Hence all countries in the region, especially Japan, should work toward an ultimate amalgamation of the two zones. Only such a fully integrated Asia Pacific would achieve the original Bogor Goals of APEC from over 20 years ago, which pledged to achieve "free and open trade and investment" in the region for fundamental security as well as economic reasons. The TPP achieves about half the Bogor target, but accomplishing the other half will require either an expansion of TPP to include the rest of APEC or a new Free Trade Area of the Asia Pacific with the same comprehensive membership.
Japan has a huge political as well as economic interest in the success of such an effort. A two-track Asia Pacific would mean that Japan would have one FTA with the United States (through TPP) and a totally different FTA with China (through RCEP or maybe China-Japan-Korea), discriminating against both to the extent that the terms of the two agreements differed significantly, as they surely would. Japan would have two different FTAs with countries that participated in both tracks, probably including Korea, which would be commercially confusing at best and potentially divisive politically as well. Most importantly, a comprehensive regional arrangement that included both China and the United States could help overcome the deep mistrust between them that represents the greatest potential threat to the security of Japan and the entire Asia Pacific region, and indeed begin to foster a new sense of partnership instead.

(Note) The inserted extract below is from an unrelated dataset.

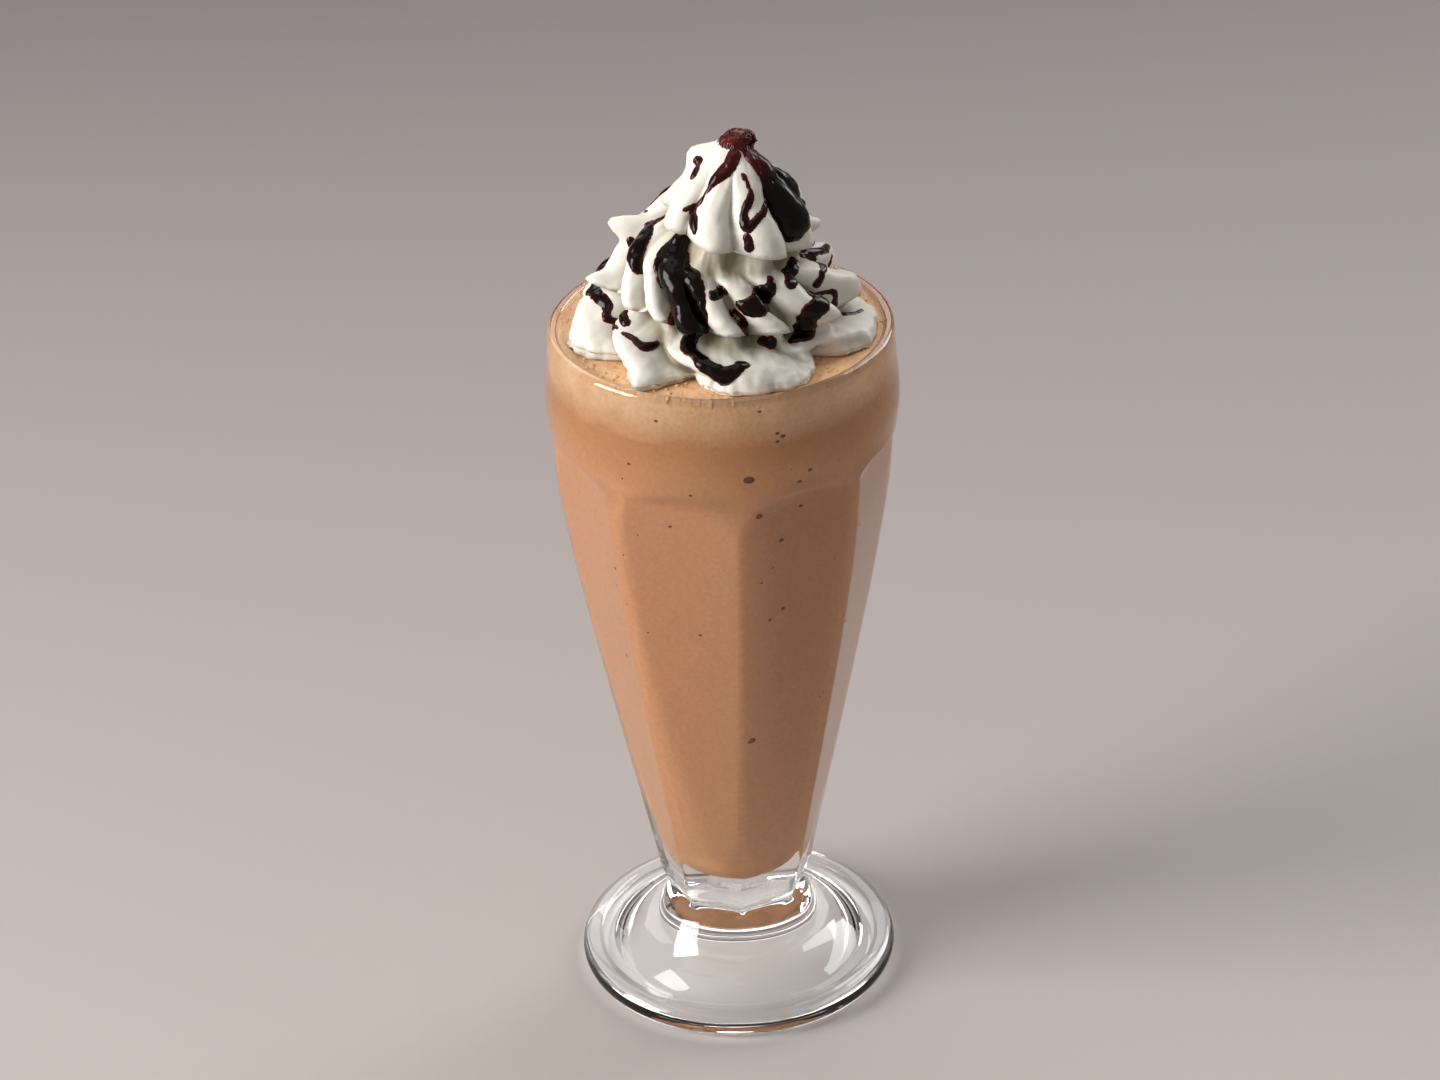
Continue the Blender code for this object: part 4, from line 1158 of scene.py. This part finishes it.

As by far the largest power other than the United States and China, Japan can have a major impact on the outcome. It can be especially influential with its US ally on the issue, as there is a sharp division within the United States between those who want to bring China into a cooperative Asia Pacific trade and investment structure, to improve the prospect that it will contribute constructively to both peace and prosperity in the region, and those who view China as an inevitable enemy that should be excluded from such arrangements. It is clearly in Japan's interest to avoid having to choose between China and the United States, and it should thus strive tirelessly to promote a cooperative fusion over the next several years.